Board member Josh Jackaway said he was excited by the changes.
“I do think that that’s going to have a huge impact on our ability to attract and retain the very best educators,” he said, “and that’s going to lead to those increased results in our students.”
Taylor partially attributes the gains in the agreement to teachers telling their stories.
“We had a very clear and dedicated push this year to actually be out in the public and talking about the issues that we were dealing with,” she said. “There were a lot of community groups and members of the media who were willing… to tell our stories and discuss what it’s actually like in a way that we haven’t been able to do before.”
One example was The Beacon’s story on efforts to turn the Bryant School into workforce housing for teachers, Taylor said.

“The biggest takeaway people took from that, when you go into the comments on social media and look at it, was, ‘Hey, why don’t we just pay teachers more?’” she said.

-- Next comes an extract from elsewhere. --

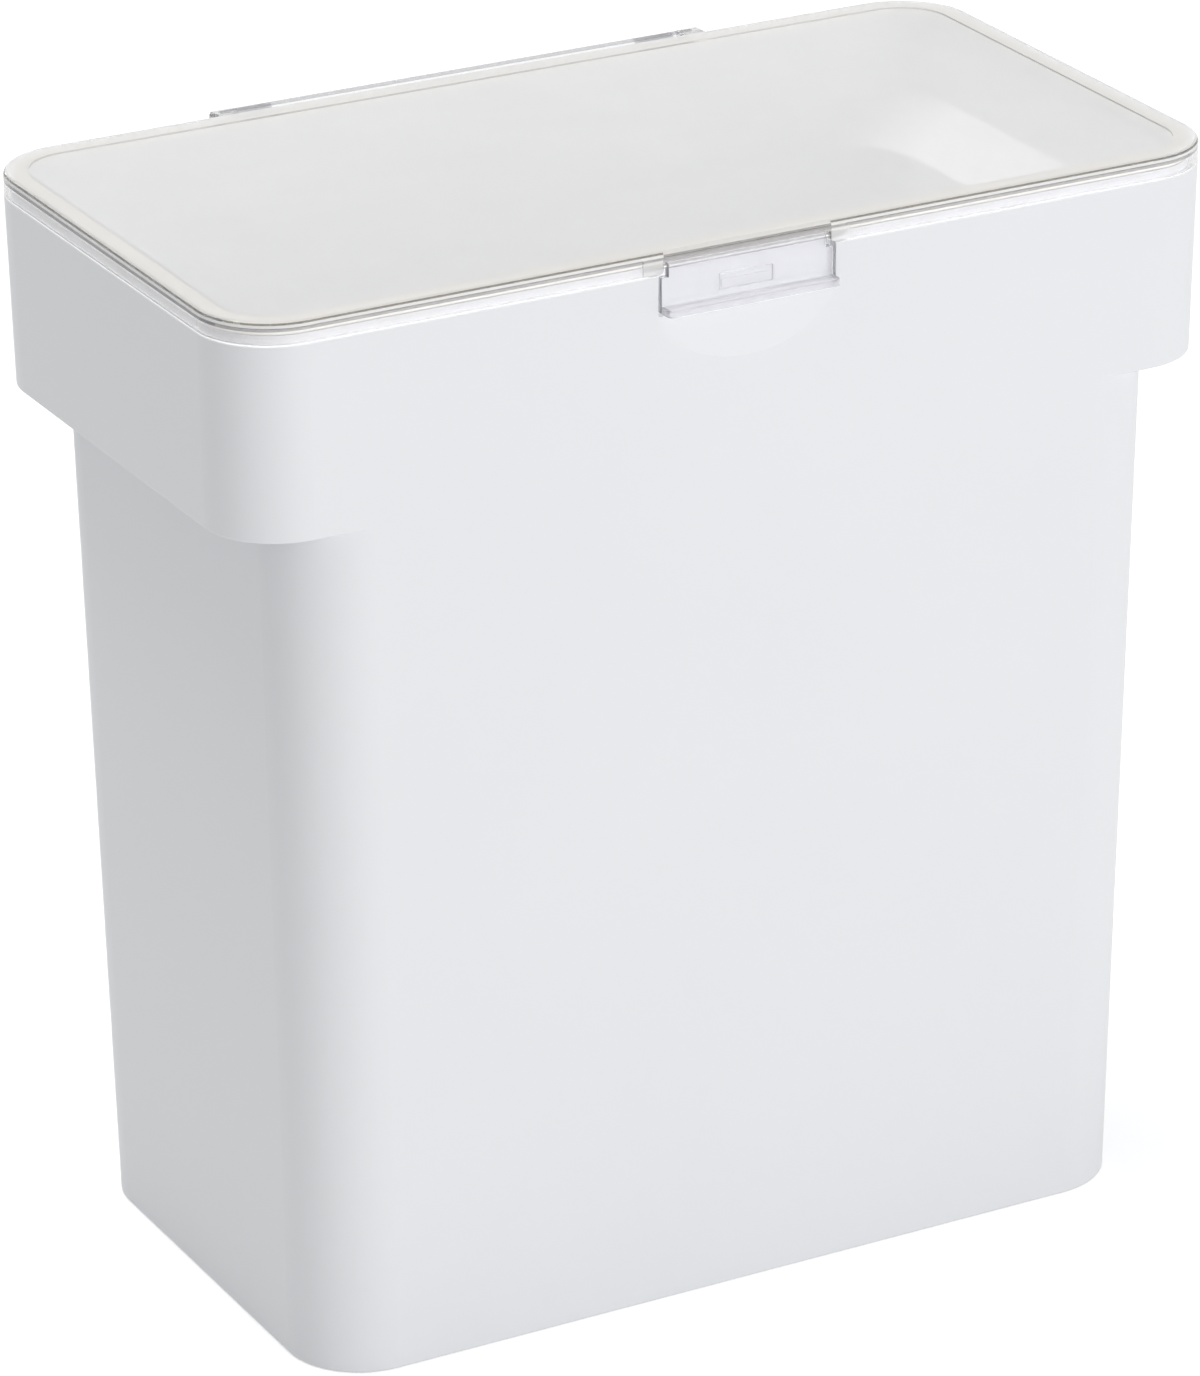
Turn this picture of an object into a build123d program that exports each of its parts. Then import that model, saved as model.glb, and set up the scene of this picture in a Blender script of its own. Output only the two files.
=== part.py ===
"""A tall white storage bin for dry pet food, with a clear hinged lid, a seal and a snap latch.

The bin is one moulding. Its top is a collar that is longer than the body, so that a skirt
hangs over each end and fingers go up under it to carry the bin. The lid is clear and turns on
a rod held by hooks on the back of the bin. A clear latch in the front of the lid snaps over a
nub on the bin. Millimetres, +Z up, X along the long side, -Y to the front.
The origin is the middle of the base, on the surface that the bin stands on.
"""

from build123d import *
from math import cos, radians, sin, tan
import os

# Overall sizes
LID_LENGTH = 280.0
LID_DEPTH = 149.0
TOTAL_HEIGHT = 290.0
LID_CORNER = 20.0

# Bin
DRAFT_DEG = 0.94
LID_BAND = 6.0
COLLAR_HEIGHT = 51.0
SKIRT_OVERHANG = 14.5
BODY_CORNER = 21.0
BODY_WALL = 2.8
COLLAR_SKIRT_WALL = 2.5
FOOT_RECESS = 8.5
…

Threats to public education, while creating a difficult environment, have also bonded the union and district officials, Taylor said.
“It’s not union versus district right now,” she said. “It’s us versus everything that’s coming our way. Attacks on education have not stopped. If anything, they’ve gotten louder and more pervasive.”
Taylor said there is more work to be done to support teachers, but that the raises make a real difference in their lives.
In 2024, the Economic Policy Institute found that the pay gap between public school teachers and other college graduates had hit a record high.
“This isn’t like it’s trying to make us live large, it’s more like it’s closer to breaking even,” Taylor said. “I think that we still need a lot more because we were already so desperately underpaid, but this gets me closer to being able to actually get my head above water.”